Panama has no central bank

I find this remarkably interesting, hence why I am posting it here for your lovely, little eyes to peruse:

In this modern, post–Bretton Woods world of “monetary order” and coordinated central-bank inflation, many who are otherwise sympathetic to the arguments against central banks believe that the elimination of central banking is an unattainable, utopian dream.

For a real-world example of how a system of market-chosen monetary policy would work in the absence of a central bank, one need not look to the past; the example exists in present-day Central America, in the Republic of Panama, a country that has lived without a central bank since its independence, with a very successful and stable macroeconomic environment.
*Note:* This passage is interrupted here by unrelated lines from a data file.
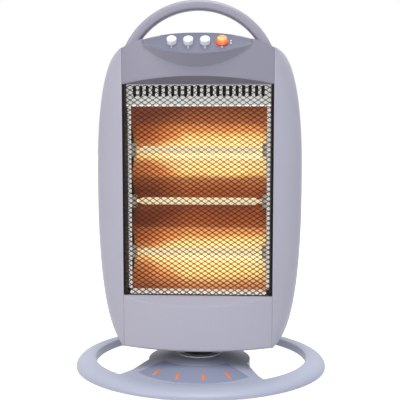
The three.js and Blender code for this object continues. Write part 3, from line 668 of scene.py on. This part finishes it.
BUTTONS = ("heat_button_1", "heat_button_2", "heat_button_3", "swing_button")


def button_x(node):
    low, high = box(node)
    return (low.x + high.x) / 2


class HEATER_OT_top_panel(bpy.types.Operator):
    """Model the top panel with its visor, ledge and button holes"""

    bl_idname = "heater.top_panel"
    bl_label = "Top panel"

    def execute(self, context):
        outlines = [self.hole(button_x(node)) for node in BUTTONS]
        bm = pierced(124, sum(TOP_ROWS), top_point, outlines)
        face_away(bm, Vector((0, 0, WINDOW_TOP + 20 * MM)))
        shell = piece("top_panel_shell", bm, panel_abs(), "head", ("top_panel",),
                      wall=sizes().wall, bevel=0.8 * MM, angle=26)
        shell.data.materials.append(moulded_abs("moulded_abs_control_field", colour("field"), roughness=0.5))
        for face in shell.data.polygons:
            if face.normal.z > 0.6 and face.center.y < SWIVEL.y + sizes().visor_back - 1 * MM:
                face.material_index = 1
        return {"FINISHED"}

    def hole(self, x):
        """Outline of a button's hole, in the shares of the panel's surface."""
        r = sizes().button_r + 0.5 * MM
        before, slope = sum(TOP_ROWS[:4]), TOP_ROWS[4]
        points = []
        for i in range(48):
            a = 2 * math.pi * i / 48
            p = slope_place(x) @ Vector((r * math.cos(a), r * math.sin(a), 0))
            lip, back = top_profile(p.x)[4:6]
            share = (p.z - lip[1]) / (back[1] - lip[1])
            points.append(((p.x / HALF + 1) / 2, (before + slope * share) / sum(TOP_ROWS)))
        return points


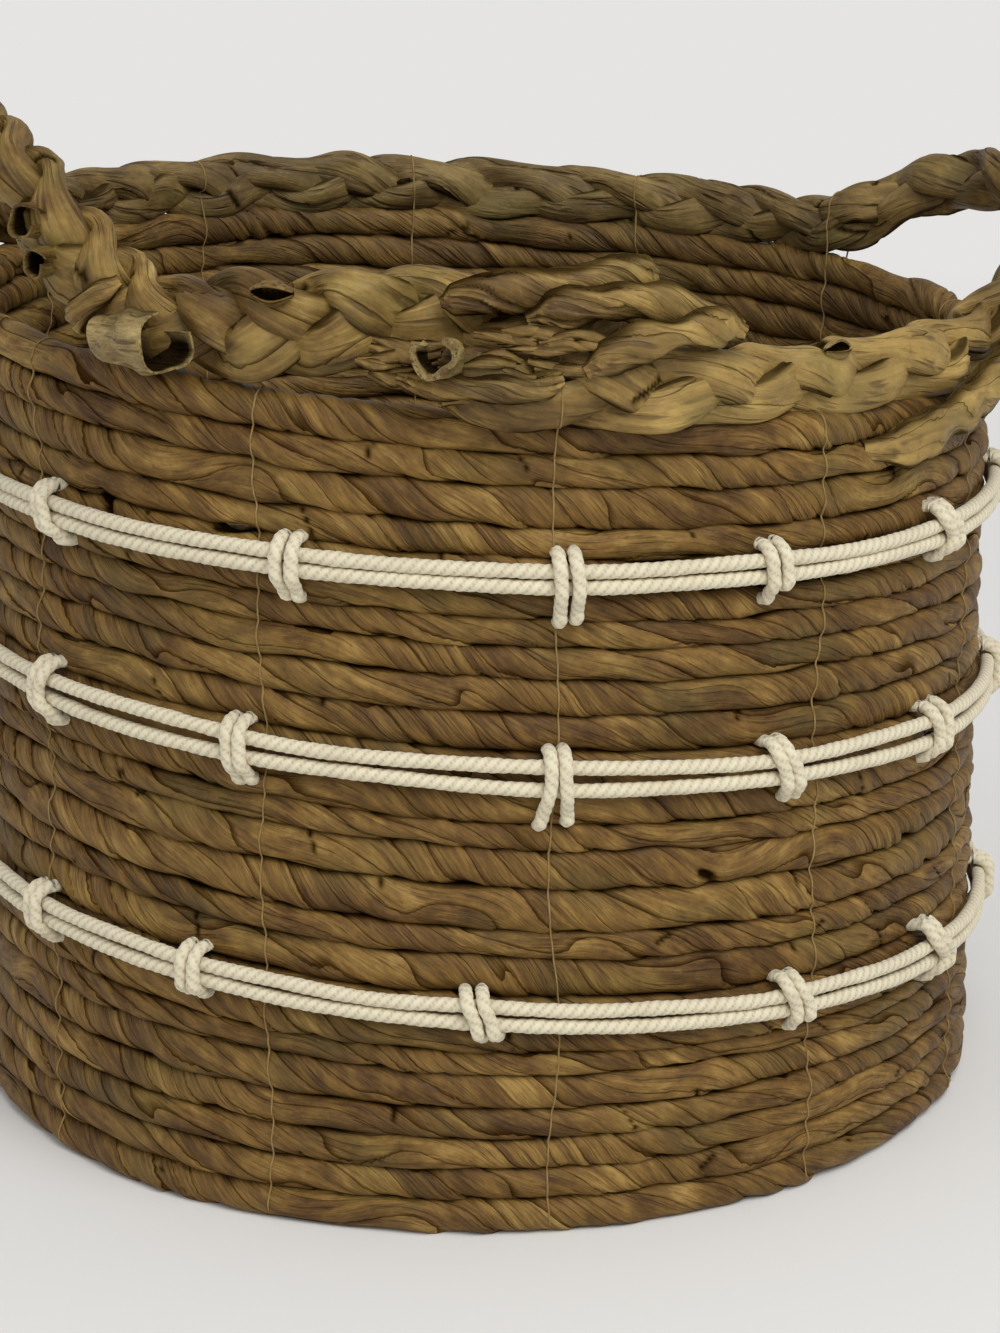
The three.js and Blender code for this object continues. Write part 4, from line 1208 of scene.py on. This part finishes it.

The absence of a central bank in Panama has created a completely market-driven money supply. Panama’s market has also chosen the US dollar as its de facto currency. The country must buy or obtain their dollars by producing or exporting real goods or services; it cannot create money out of thin air. In this way, at least, the system is similar to the old gold standard. Annual inflation in the past 20 years has averaged 1% and there have been years with price deflation, as well: 1986, 1989, and 2003.

Panamanian inflation is usually between 1 and 3 points lower than US inflation; it is caused mostly by the Federal Reserve’s effect on world prices. This market-driven system has created an extremely stable macroeconomic environment. Panama is the only country in Latin America that has not experienced a financial collapse or a currency crisis since its independence.

cont. via the Ludwig von Mises Institute

This comes right after me acquainting myself with Larry Hannigan’s document, “How the money system really works,” a good parable on how the banks create credit to lend out of, essentially, nothing.